Antenna Products Corporation
- Company type: Public
- Industry: Radio equipment
- Founded: 1947; 79 years ago
- Headquarters: Mineral Wells, Texas, United States
- Area served: Worldwide
- Products: Antennas for aviation, military and commercial use
- Number of employees: 51 (2025)
- Subsidiaries: Antenna Products Corp, Phazar Antenna Corp (PAC), and Thirco, Inc
- Website: antennaproducts.com

= Antenna Products Corporation =

Antenna Products Corporation (APC) is an American communication equipment manufacturer and distributor that provides products worldwide. Its products include antennas, tower, masts and relevant communication equipment.

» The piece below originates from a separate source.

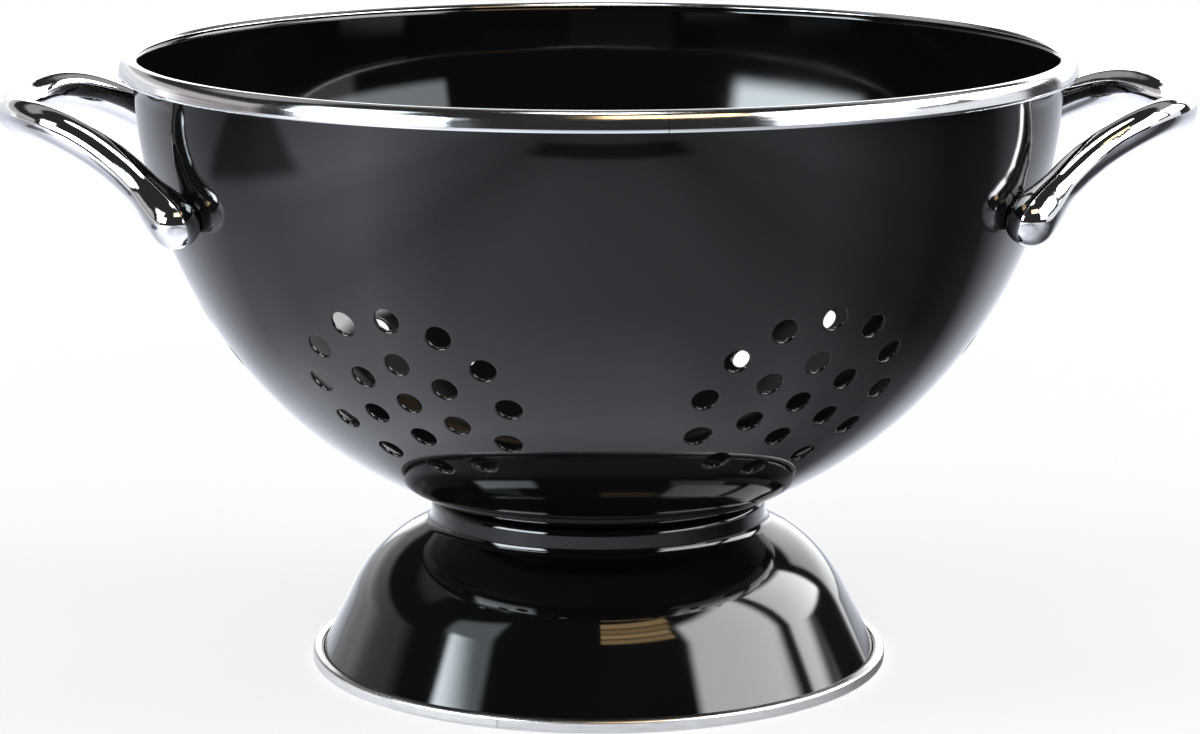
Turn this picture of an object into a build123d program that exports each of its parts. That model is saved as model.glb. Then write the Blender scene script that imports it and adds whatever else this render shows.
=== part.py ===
from build123d import *
from math import atan2, cos, degrees, radians, sin, sqrt
import os

# Footed colander: enamelled steel bowl and foot, steel trim bands, two cast bow handles.
# +Z is up, the table is at zero, +X runs through the handles and -Y is the front.

# Overall sizes, in millimetres
rim_diameter = 240.0  # over the trim band
overall_height = 156.8  # table to the crown of the trim band
sheet = 1.0  # steel and enamel together
seat_gap = 0.1  # between pieces that are crimped or screwed together
overrun = 3.0  # how far every cut runs past what it cuts

# Bowl: an elliptical wall on a small flat floor, with its edge rolled outwards
edge_roll_radius = 1.95  # outside radius of the rolled edge
floor_height = 43.0  # table to the underside of the flat floor
floor_cut = 7.95  # depth of the ellipse that the flat floor takes away
floor_blend = 10.0  # outside radius between floor and wall

# Trim band round the rim
rim_strip = 0.5  # thickness of the strip
rim_strip_height = 5.1
rim_curl = 1.0  # outside radius of the curled lower edge
rim_curl_sweep = 115.0  # degrees the curl turns in
rim_wrap = 50.0  # degrees the strip reaches inwards past the crown
rim_seam_angle = -83.7  # where the two ends of the strip meet, from +X
seam_gap = 0.15

# Drain holes: round clusters of one, six and twelve
hole_diameter = 6.2
inner_ring_radius = 12.45
outer_ring_radius = 25.0
inner_ring_count = 6
outer_ring_count = 12
ring_turn = -3.6  # degrees the punch pattern is turned in its own plane
side_cluster_angles = (-119.5, -61.0, -1.0, 58.7, 118.9, 179.0)  # from +X, about a sixth of a turn apart
side_cluster_rise = 40.1  # from the floor up to its middle on the outside of the wall

# Foot: a collar under the bowl, a shoulder and a spreading skirt
collar_radius = 43.0
collar_height = 6.2  # down to where collar and shoulder would meet in a corner
collar_bend = 2.0  # outside radius at the top of the collar
collar_fillet = 3.0
weld_flange_width = 12.0  # inwards from the collar, clear of the floor holes
shoulder_across_share = 0.548  # shoulder corner, on the way out from collar to skirt edge
shoulder_down_share = 0.241  # shoulder corner, on the way down from collar to bottom flange
shoulder_fillet = 34.0
bottom_flange_width = 2.5
skirt_fillet = 0.8

# Trim band round the bottom of the foot
foot_diameter = 147.6  # over the trim band
foot_strip = 0.45  # thickness of the strip
foot_strip_height = 3.3
foot_strip_width = 2.0
foot_strip_corner = 0.9  # outside radius
foot_seam_angle = -110.6

# Handles: one cast bow on each side, with a ball at both ends
handle_projection = 26.2  # middle of the grip beyond the trim band
handle_drop = 14.6  # middle of the grip below the crown of the rim
grip_diameter = 8.4
arm_diameter = 9.0  # where an arm starts to swell into its ball
corner_setback = 14.4  # the grip's ends are this much nearer the bowl than its middle
corner_half_width = 36.4
arm_top_out_share = 0.72  # top of an arm, on the way from ball to corner: outwards
arm_top_in_share = 0.8  # towards the middle of the grip
arm_top_up_share = 0.81  # upwards
ball_swell_share = 0.17  # length of an arm's swelling, as a share of half the bow
bow_section_count = 33
ball_section_count = 6  # round sections that close each ball
ball_section_sweep = 84.0  # degrees of the ball that they close, to a small flat
foot_ball_diameter = 12.4
foot_ball_angle = 29.5  # degrees from the handle's middle to each ball
foot_ball_drop = 18.8  # from the middle of the grip down to the screw's hole in the wall
foot_ball_flat = 1.4  # depth of the ball that its seat on the wall takes away

# Screws and washers inside the bowl
screw_diameter = 4.0
screw_engagement = 6.4  # length inside the ball
screw_head_diameter = 7.8
screw_head_height = 2.6
head_edge_share = 0.55  # straight part of the head's side
screw_recess_width = 0.9
screw_recess_length = 4.2
screw_recess_depth = 1.5
thread_gap = 0.05
tap_spare_depth = 1.0
wall_hole_clearance = 0.3  # round the screw
washer_clearance = 0.15  # round the screw
washer_rim = 0.6  # that shows round the head
washer_thickness = 0.8
washer_lift = 0.15  # a flat washer stands this far off the middle of the curved wall


# Rolled edge of the bowl, which the trim band wraps
bead_radius_out = rim_diameter / 2
lip_radius = bead_radius_out - rim_strip - seat_gap
bowl_radius = lip_radius - 2 * edge_roll_radius + sheet
bead_middle_radius = lip_radius - edge_roll_radius
bead_middle_height = overall_height - rim_strip - seat_gap - edge_roll_radius
bowl_drop = bead_middle_height - floor_height + floor_cut
rim_strip_bottom = overall_height - rim_strip_height
lip_bottom = rim_strip_bottom + rim_curl

# Places of the handles and their screws
handle_reach = bead_radius_out + handle_projection
handle_height = overall_height - handle_drop
foot_ball_height = handle_height - foot_ball_drop
seat_angles = {
    "right_front": -foot_ball_angle,
    "right_rear": foot_ball_angle,
    "left_front": 180 + foot_ball_angle,
    "left_rear": 180 - foot_ball_angle,
}


def wall_radius(height):
    """Outside radius of the wall at a height."""
    share = (bead_middle_height - height) / bowl_drop
    return bowl_radius * sqrt(1 - share**2)


def wall_tilt(height):
    """Angle that the wall's outward normal points down, in degrees."""
    drop = bead_middle_height - height
    return degrees(atan2(drop * bowl_radius**2, wall_radius(height) * bowl_drop**2))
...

Its subsidiary, Antenna Products Corp, is a manufacturer with ISO 9001:2008 certification.

== History ==
In 2013, the company merged with QAR Industries, Inc. and Antenna Products Acquisition Corp.

== Structure ==
The company is a holding company with subsidiaries including Antenna Products Corp.(APC), Phazar Antenna Corp (PAC) and Thirco, Inc.. APC is also a communication equipment supplier offering antenna, towers and masts worldwide. PAC operates as a division of APC and Thirco is an equipment leasing company.